I have felt strongly that I do not want to leave the tranquility of this village.  For the time being it feels that everything I need is here. We have food in abundance, good company, less intense aftershocks, and with rain today, an excuse to light the fire and set the kettle on the hob.  But I am aware that the dread that accompanied the immediate aftermath of the Earthquake has introverted me too much, and I must try to break away from home comforts: from baked pears with blue cheese and walnuts, ice-cream, stewed blackberries and cream, glasses of wine... and become part of the greater support network.  I realised today that just because someone may have texted after the Earthquake to say All safe, this did not mean they were untouched.

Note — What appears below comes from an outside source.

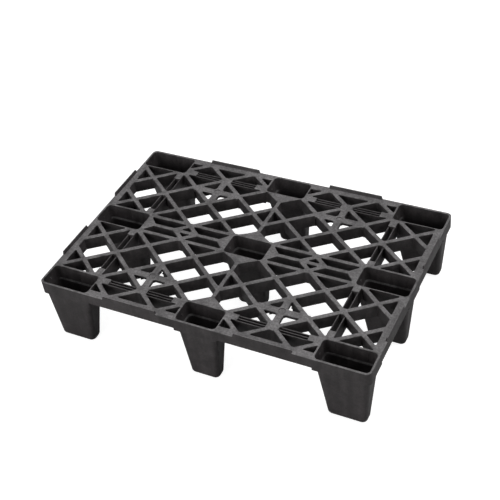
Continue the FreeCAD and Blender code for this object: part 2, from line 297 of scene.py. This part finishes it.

Today my step-daughter, Tina unburdened to me, her narrow escape from falling masonry as she left a restaurant to return to her office next to the CTV building: her son Paul, pulled her to safety just in time. My brother-in-law Simon working in one of Christchurch's venerable furnishing stores, experienced the building collapsing around him, watched a fellow worker plummet with her entire floor from above and then helped extricate her from the rubble.  On Tuesday my great relief was that Bryony had left her school in the central city less than an hour earlier.  Her teachers were due to hold a stop-work meeting in the afternoon and the students had been released.  Bryony's secondary school, Unlimited Paenga Tawhiti, is within the Cashel/Lichfield/High St precinct of colonial buildings which have been shown crumbling, in the news footage.  If the school is ever re-established there (the campus has escaped relatively unscathed) can I ever let her return to study on that site?  Kitty, here in Ashley was skipping in the school playground and never felt the earthquake at all!  Unlike me, Bryony is out with friends: digging the silt left from liquefaction or composing heart-aching three part harmonies about the experience.
This morning I idly picked up a local newspaper that had been delivered on Tuesday, but lain unread. It reported new accomodation assistance funding for Sept 4 Earthquake victims; it reported the repair of the 35mm projector and imminent re-opening of the Rangiora Regent Theatre after earthquake damage closed the Town Hall; it reported the approaching International Ellerslie Flower Show...  The preparation of the site in Hagley Park was well under way, but this is where the refugees were mustered on that first damp night huddled amongst the marquees and the liquefaction.


Most of my NZ readers are likely to be familiar with the  websites that show the intensity of the earthquakes and the aftershocks.  My favourite is listed in a side bar of this blog, but I'll mention it again because it gives a very good visual idea of where and how the quakes are occuring. http://www.christchurchquakemap.co.nz/
A little guidance is in order: for me the site takes about 50 seconds to load to the point where it begins playing the 4 September quakes. Once it has reached that point you can click on 3/6/12/24 hours or the 7 day option. It takes 30 seconds or so to begin playing these readings.  When the selected period of quakes has loaded you can use your cursor to run through the list of magnitudes, depths and times again.